## Written request
Could you output each line of the data that follows exactly?

## Data provided
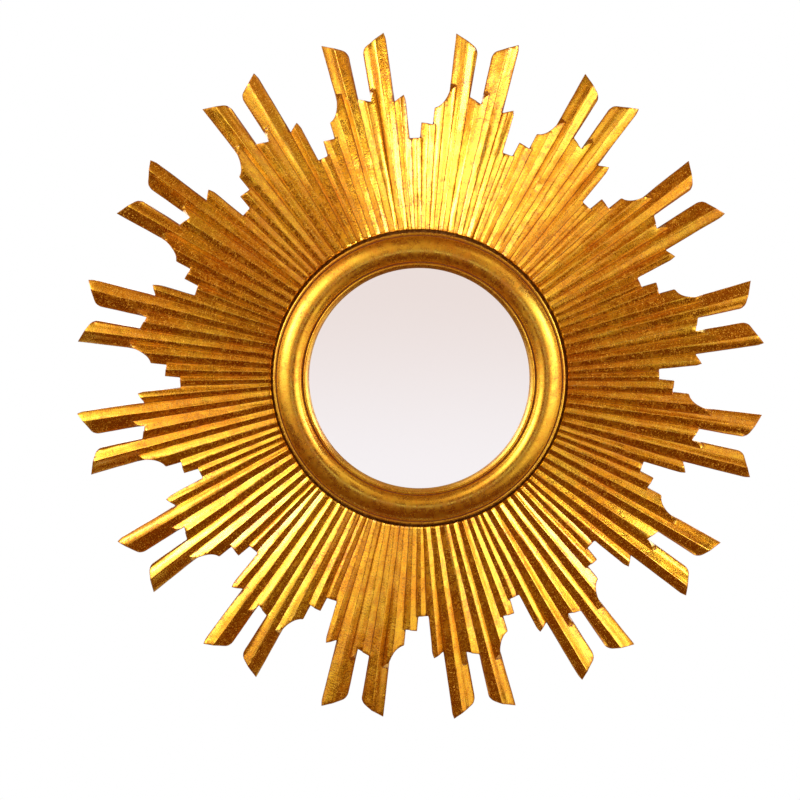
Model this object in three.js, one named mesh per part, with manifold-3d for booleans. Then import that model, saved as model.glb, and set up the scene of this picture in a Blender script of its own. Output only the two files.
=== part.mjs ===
// Gilded sunburst wall mirror, in millimetres.
// It hangs in the XZ plane, with +Z up, the wall at y = 0 and the front towards -Y.
// Angles are in degrees, clockwise from the top as seen from the front.
import * as THREE from 'three';
import { ConvexGeometry } from 'three/addons/geometries/ConvexGeometry.js';
import { mergeVertices } from 'three/addons/utils/BufferGeometryUtils.js';
import Module from 'manifold-3d';

const wasm = await Module();
wasm.setup();

// The board: 16 like groups, each of 7 ridges and 2 long rays
const groups = 16;
const tipRadius = 453.2; // circle through the ray tips: the mirror measures 901.7 over them
const boardThickness = 15; // at the bottom of the grooves
const seatThickness = 12; // under the ring
const ridgeSlope = 0.6; // rise over half the width of a ridge
const rootDepth = 0.35; // how far a ray's root lies under the ridge that it grows out of
const rootLength = 5; // how far a ray runs in under the fan

// Where the ridges end: first the gap, then two steps, a cove, the arches beside the rays, and a tooth
const gapRadius = 314.6;
const gapAngles = [-2.3, 0.15];
const lowStepRadius = 334.8;
const lowStepFall = 2.2;
const lowStepAngles = [0.45, 3.02];
const highStepRadius = 354.3;
const highStepAngle = 3.2;
const coveBow = 2.5;
const coveBowAngle = 5.15;
const coveRadius = 376.6;
const archRadius = 385;
const firstArchAngles = [7.25, 8.4];
const secondArchAngles = [13.1, 14, 15.3];
const archFall = 2.5;
const slotRadius = 373.3; // between the two rays
const slotFall = 6.6;
const toothRadius = 363.9;
const toothRise = 6.8;
const toothAngles = [17.6, 19.4, 19.72];

// The two long rays: their edges, and the corners of their slanted ends as drops below the tip circle
const firstRayLeftAngle = 5.95;
const firstRayPeakAngle = 6.05;
const firstRayBluntAngle = 9.7;
const firstRayRightAngle = 10.17;
const secondRayLeftAngle = 12.65;
const secondRayBluntAngle = 13.05;
const secondRayShoulderAngle = 15.2;
const secondRayPeakAngle = 16.6;
const secondRayRightAngle = 16.85;
const secondRayFootRightAngle = 17.4;
const bluntDrop = 15.5;
const cornerDrop = 22;
const shoulderDrop = 7;
const edgeMargin = 1; // how far the roof over a ray passes its edges, in degrees
const spill = 0.5; // how far a ray's edge runs in past the corner of the fan

// The ring around the glass
const glassRadius = 149.5;
const glassThickness = 4;
const rebateClearance = 0.5;
const lipReach = 4.7; // how far the ring's lip covers the glass
const lipThickness = 3.4;
const innerBeadWidth = 4.2;
const innerBeadRise = 1.9;
const bevelRise = 10.7;
const bevelRun = 2.9;
const quirkWidth = 1.4;
const quirkDepth = 1;
const rollHalfWidth = 16.6;
const rollHeight = 10;
const outerBeadWidth = 3.3;
const outerBeadRise = 1.6;
const outerBeadHeight = 17; // of the bead's foot above the seat
const shadowGap = 4.6; // between the ring and the ends of the ridges

// The keyhole plate and its screws
const plateHeight = 230; // above the centre
const plateLength = 60;
const plateWidth = 26;
const plateThickness = 1.6;
const keyholeRadius = 4.5;
const keySlotRadius = 2.4;
const keySlotRise = 10;
const headPocketDepth = 9;
const headPocketMargin = 1.5;
const screwSpacing = 40;
const screwHeadRadius = 3.2;
const screwHeadDepth = 2.2;
const screwRimDepth = 0.4;
const screwShankRadius = 1.3;
const screwLength = 11;

const fit = 0.3; // between pieces that touch
const ringSides = 60;
const screwSides = 12;
const endSegments = 6; // around a round end of the plate
const spare = 30; // how far a cutting body passes what it cuts

// Crests and groove bottoms run straight. Each has its angle near the ring, and its angle out in the fan
const nearRadius = 203.7;
const farRadius = 308.9;
const grooves = [
  [-1.75, -1.83],
  [0.8, 0.64],
  [3.8, 3.68],
  [7.35, 7.28],
  [10.85, 10.2],
  [14.55, 14.06],
  [18.1, 17.5],
];
const crests = [
  [-0.5, -0.5],
  [2.35, 2.06],
  [5.6, 5.42],
  [9.2, 8.52],
  [12.9, 11.94],
  [16.25, 15.54],
  [19.65, 18.82],
];
const firstRayRidge = 3;
const secondRayRidge = 5;

// All the angles above are those of a group of 22.5 degrees. Another number of groups draws them in or out
const drawnSector = 22.5;
const spread = 360 / groups / drawnSector;

const rebateRadius = glassRadius + rebateClearance;
const lipRadius = glassRadius - lipReach;
const seatHeight = seatThickness + fit;
const glassFront = seatHeight + glassThickness;
const ringRadius = lipRadius + bevelRun + innerBeadWidth + 2 * (quirkWidth + rollHalfWidth) + outerBeadWidth;
const seatRadius = ringRadius + shadowGap;

function material(name, color, roughness, metalness) {
  return new THREE.MeshStandardMaterial({ name, color, roughness, metalness });
}

const gilt = material('gilded_wood', 0xc48a1c, 0.42, 0.7);
const mirror = material('mirror_glass', 0xe9e4e4, 0.03, 1);
const steel = material('zinc_steel', 0xa9a79f, 0.4, 1);

const radians = THREE.MathUtils.degToRad;

// A point of the board's face, with x to the right and y up. The angle is one of the first group's
function polar(angle, radius) {
  const turn = radians(angle * spread);
  return new THREE.Vector2(radius * Math.sin(turn), radius * Math.cos(turn));
}

// The angle of a crest or groove line where it passes a radius
function angleAt([near, far], radius) {
  const lean = (near - far) / (1 / nearRadius - 1 / farRadius);
  return near + lean * (1 / radius - 1 / nearRadius);
}

// The groove on the far side of a ridge, the next group's first one after the last ridge
function grooveAfter(ridge) {
  const next = grooves[(ridge + 1) % grooves.length];
  return ridge + 1 < grooves.length ? next : next.map((angle) => angle + drawnSector);
}

function crestHeight(ridge, radius) {
  const width = angleAt(grooveAfter(ridge), radius) - angleAt(grooves[ridge], radius);
  return boardThickness + (ridgeSlope * radians(width * spread) * radius) / 2;
}

// A body that can be joined and cut, from a closed geometry
function solid(geometry) {
  const bare = new THREE.BufferGeometry();
  bare.setAttribute('position', geometry.getAttribute('position').clone());
  if (geometry.index) bare.setIndex(geometry.index.clone());
  const merged = mergeVertices(bare, 1e-4);
  const vertProperties = new Float32Array(merged.getAttribute('position').array);
  const corners = Array.from(merged.index.array);
  const triVerts = [];
  for (let i = 0; i < corners.length; i += 3) {
    const [a, b, c] = corners.slice(i, i + 3);
    if (a !== b && b !== c && c !== a) triVerts.push(a, b, c);
  }
  const mesh = new wasm.Mesh({ numProp: 3, vertProperties, triVerts: Uint32Array.from(triVerts) });
  return new wasm.Manifold(mesh);
}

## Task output
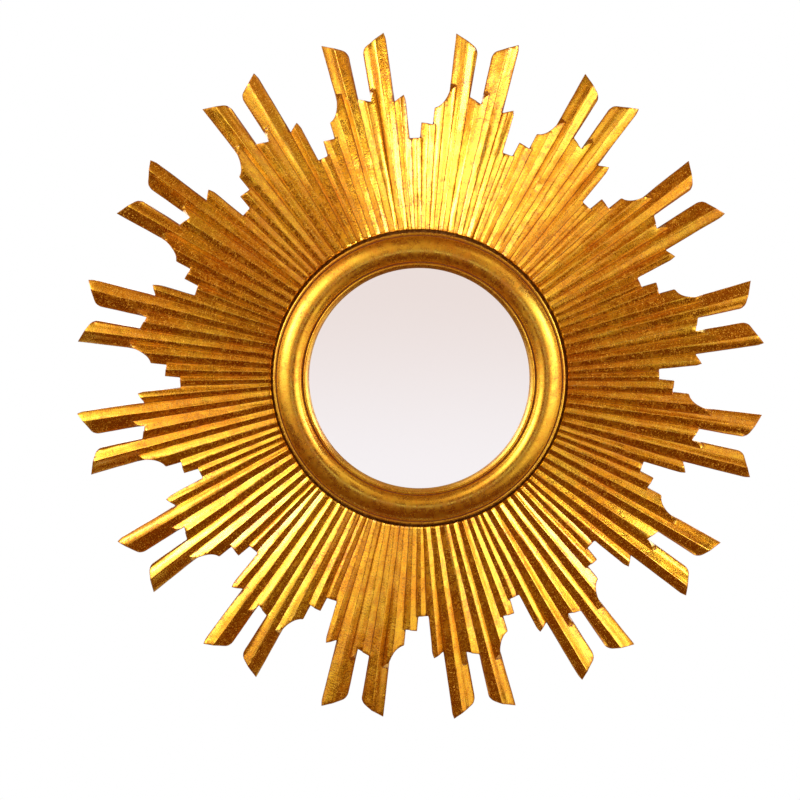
Model this object in three.js, one named mesh per part, with manifold-3d for booleans. Then import that model, saved as model.glb, and set up the scene of this picture in a Blender script of its own. Output only the two files.
=== part.mjs ===
// Gilded sunburst wall mirror, in millimetres.
// It hangs in the XZ plane, with +Z up, the wall at y = 0 and the front towards -Y.
// Angles are in degrees, clockwise from the top as seen from the front.
import * as THREE from 'three';
import { ConvexGeometry } from 'three/addons/geometries/ConvexGeometry.js';
import { mergeVertices } from 'three/addons/utils/BufferGeometryUtils.js';
import Module from 'manifold-3d';

const wasm = await Module();
wasm.setup();

// The board: 16 like groups, each of 7 ridges and 2 long rays
const groups = 16;
const tipRadius = 453.2; // circle through the ray tips: the mirror measures 901.7 over them
const boardThickness = 15; // at the bottom of the grooves
const seatThickness = 12; // under the ring
const ridgeSlope = 0.6; // rise over half the width of a ridge
const rootDepth = 0.35; // how far a ray's root lies under the ridge that it grows out of
const rootLength = 5; // how far a ray runs in under the fan

// Where the ridges end: first the gap, then two steps, a cove, the arches beside the rays, and a tooth
const gapRadius = 314.6;
const gapAngles = [-2.3, 0.15];
const lowStepRadius = 334.8;
const lowStepFall = 2.2;
const lowStepAngles = [0.45, 3.02];
const highStepRadius = 354.3;
const highStepAngle = 3.2;
const coveBow = 2.5;
const coveBowAngle = 5.15;
const coveRadius = 376.6;
const archRadius = 385;
const firstArchAngles = [7.25, 8.4];
const secondArchAngles = [13.1, 14, 15.3];
const archFall = 2.5;
const slotRadius = 373.3; // between the two rays
const slotFall = 6.6;
const toothRadius = 363.9;
const toothRise = 6.8;
const toothAngles = [17.6, 19.4, 19.72];

// The two long rays: their edges, and the corners of their slanted ends as drops below the tip circle
const firstRayLeftAngle = 5.95;
const firstRayPeakAngle = 6.05;
const firstRayBluntAngle = 9.7;
const firstRayRightAngle = 10.17;
const secondRayLeftAngle = 12.65;
const secondRayBluntAngle = 13.05;
const secondRayShoulderAngle = 15.2;
const secondRayPeakAngle = 16.6;
const secondRayRightAngle = 16.85;
const secondRayFootRightAngle = 17.4;
const bluntDrop = 15.5;
const cornerDrop = 22;
const shoulderDrop = 7;
const edgeMargin = 1; // how far the roof over a ray passes its edges, in degrees
const spill = 0.5; // how far a ray's edge runs in past the corner of the fan

// The ring around the glass
const glassRadius = 149.5;
const glassThickness = 4;
const rebateClearance = 0.5;
const lipReach = 4.7; // how far the ring's lip covers the glass
const lipThickness = 3.4;
const innerBeadWidth = 4.2;
const innerBeadRise = 1.9;
const bevelRise = 10.7;
const bevelRun = 2.9;
const quirkWidth = 1.4;
const quirkDepth = 1;
const rollHalfWidth = 16.6;
const rollHeight = 10;
const outerBeadWidth = 3.3;
const outerBeadRise = 1.6;
const outerBeadHeight = 17; // of the bead's foot above the seat
const shadowGap = 4.6; // between the ring and the ends of the ridges

// The keyhole plate and its screws
const plateHeight = 230; // above the centre
const plateLength = 60;
const plateWidth = 26;
const plateThickness = 1.6;
const keyholeRadius = 4.5;
const keySlotRadius = 2.4;
const keySlotRise = 10;
const headPocketDepth = 9;
const headPocketMargin = 1.5;
const screwSpacing = 40;
const screwHeadRadius = 3.2;
const screwHeadDepth = 2.2;
const screwRimDepth = 0.4;
const screwShankRadius = 1.3;
const screwLength = 11;

const fit = 0.3; // between pieces that touch
const ringSides = 60;
const screwSides = 12;
const endSegments = 6; // around a round end of the plate
const spare = 30; // how far a cutting body passes what it cuts

// Crests and groove bottoms run straight. Each has its angle near the ring, and its angle out in the fan
const nearRadius = 203.7;
const farRadius = 308.9;
const grooves = [
  [-1.75, -1.83],
  [0.8, 0.64],
  [3.8, 3.68],
  [7.35, 7.28],
  [10.85, 10.2],
  [14.55, 14.06],
  [18.1, 17.5],
];
const crests = [
  [-0.5, -0.5],
  [2.35, 2.06],
  [5.6, 5.42],
  [9.2, 8.52],
  [12.9, 11.94],
  [16.25, 15.54],
  [19.65, 18.82],
];
const firstRayRidge = 3;
const secondRayRidge = 5;

// All the angles above are those of a group of 22.5 degrees. Another number of groups draws them in or out
const drawnSector = 22.5;
const spread = 360 / groups / drawnSector;

const rebateRadius = glassRadius + rebateClearance;
const lipRadius = glassRadius - lipReach;
const seatHeight = seatThickness + fit;
const glassFront = seatHeight + glassThickness;
const ringRadius = lipRadius + bevelRun + innerBeadWidth + 2 * (quirkWidth + rollHalfWidth) + outerBeadWidth;
const seatRadius = ringRadius + shadowGap;

function material(name, color, roughness, metalness) {
  return new THREE.MeshStandardMaterial({ name, color, roughness, metalness });
}

const gilt = material('gilded_wood', 0xc48a1c, 0.42, 0.7);
const mirror = material('mirror_glass', 0xe9e4e4, 0.03, 1);
const steel = material('zinc_steel', 0xa9a79f, 0.4, 1);

const radians = THREE.MathUtils.degToRad;

// A point of the board's face, with x to the right and y up. The angle is one of the first group's
function polar(angle, radius) {
  const turn = radians(angle * spread);
  return new THREE.Vector2(radius * Math.sin(turn), radius * Math.cos(turn));
}

// The angle of a crest or groove line where it passes a radius
function angleAt([near, far], radius) {
  const lean = (near - far) / (1 / nearRadius - 1 / farRadius);
  return near + lean * (1 / radius - 1 / nearRadius);
}

// The groove on the far side of a ridge, the next group's first one after the last ridge
function grooveAfter(ridge) {
  const next = grooves[(ridge + 1) % grooves.length];
  return ridge + 1 < grooves.length ? next : next.map((angle) => angle + drawnSector);
}

function crestHeight(ridge, radius) {
  const width = angleAt(grooveAfter(ridge), radius) - angleAt(grooves[ridge], radius);
  return boardThickness + (ridgeSlope * radians(width * spread) * radius) / 2;
}

// A body that can be joined and cut, from a closed geometry
function solid(geometry) {
  const bare = new THREE.BufferGeometry();
  bare.setAttribute('position', geometry.getAttribute('position').clone());
  if (geometry.index) bare.setIndex(geometry.index.clone());
  const merged = mergeVertices(bare, 1e-4);
  const vertProperties = new Float32Array(merged.getAttribute('position').array);
  const corners = Array.from(merged.index.array);
  const triVerts = [];
  for (let i = 0; i < corners.length; i += 3) {
    const [a, b, c] = corners.slice(i, i + 3);
    if (a !== b && b !== c && c !== a) triVerts.push(a, b, c);
  }
  const mesh = new wasm.Mesh({ numProp: 3, vertProperties, triVerts: Uint32Array.from(triVerts) });
  return new wasm.Manifold(mesh);
}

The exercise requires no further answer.